Do I really believe it when I say I do not believe in evil people but in evil deeds – rather in the distorted structures that oppress and tear the fabric of life rather than individual evil ?

I am not always able to be clear about this but all I can do is hope so, – an appreciation of the complexity of human nature,  a love of the inherent goodness of humanity, and a will ready always  to rebuild from the ashes of destruction is all I can hope for.


My faith in institutional religion  these days is often at a low ebb.
We live in a dark world, a world waiting for light, a world in dire need of people who are able to face the dark shadow in ourselves as well as our institutions.

We need a willingness to speak the truth and to help people recognize the power of Christ to overcome the darkness and scapegoating that goes on in our world.


Candles are an eternal symbol used by humans throughout the world to preserve and give meaning for the often overwhelming events in life,; where words fail they are the carriers of meaning : of solidarity, endurance and regenerative power and energy.

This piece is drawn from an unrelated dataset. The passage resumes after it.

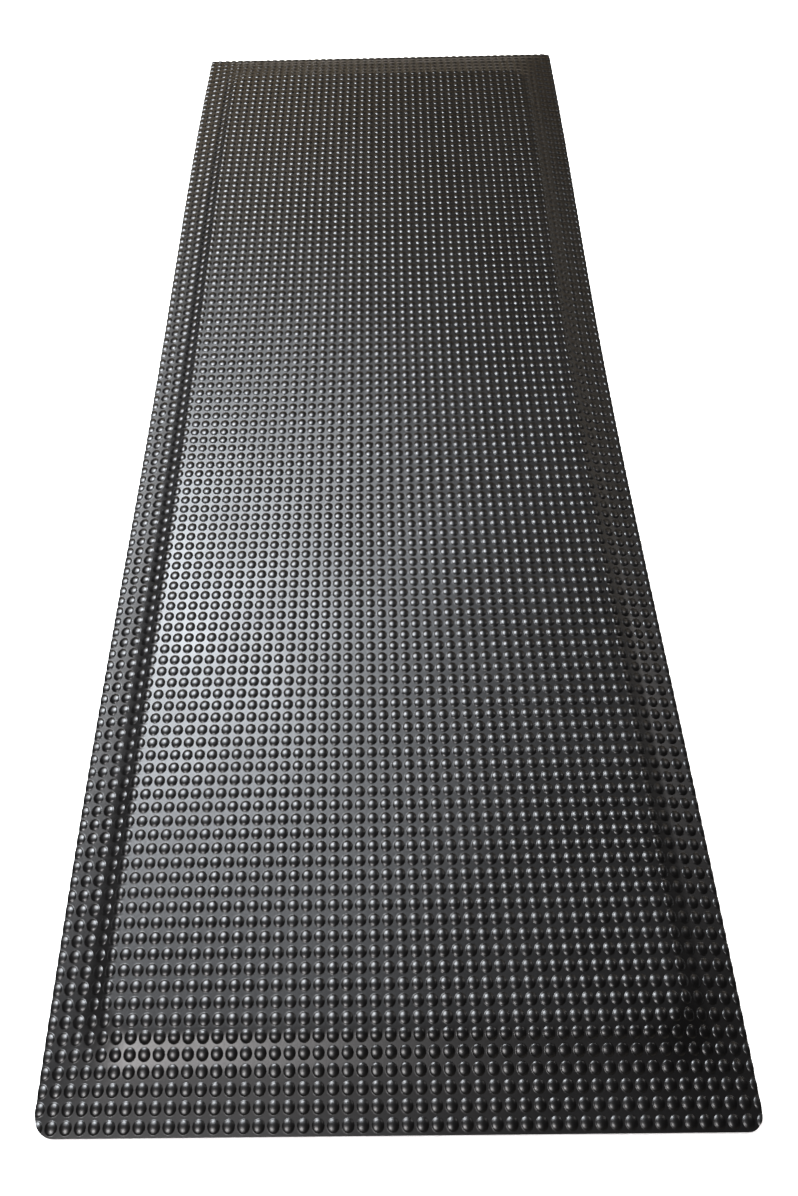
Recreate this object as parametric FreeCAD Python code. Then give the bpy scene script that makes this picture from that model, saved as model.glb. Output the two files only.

Candles represent a light in the dark, the spark of God’s love and light that lives inside all of us even in our darkest times.

On Sunday I hope to find a quiet place to sit alone and I will light a candle and try to feel that spark inside me, and I will hold onto it with all my might, even if I feel unable to breathe any more life into that spark.
Any words I offer in prayer will simply be a humble plea to God that invite me to an awareness of something that is far greater than the capacity of my human mind to understand.



I will force myself to pray that I will choose light over darkness even when my heart is broken.

When I light my candle I will remind myself that in this life I can only ever see and understand God in part.
On Sunday I will pray that God will shine a light on this suffering world and give all of us the strength to restore our anguished  spirits, our minds, and our hearts in the spirit of Christ.

I will pray that no matter what evil happens to us in this world that we can be radically transformed and transfigured by our desire to be there right in the heart of suffering and to know that is where Christ our God will come to meet and hold all of us in reconciliation.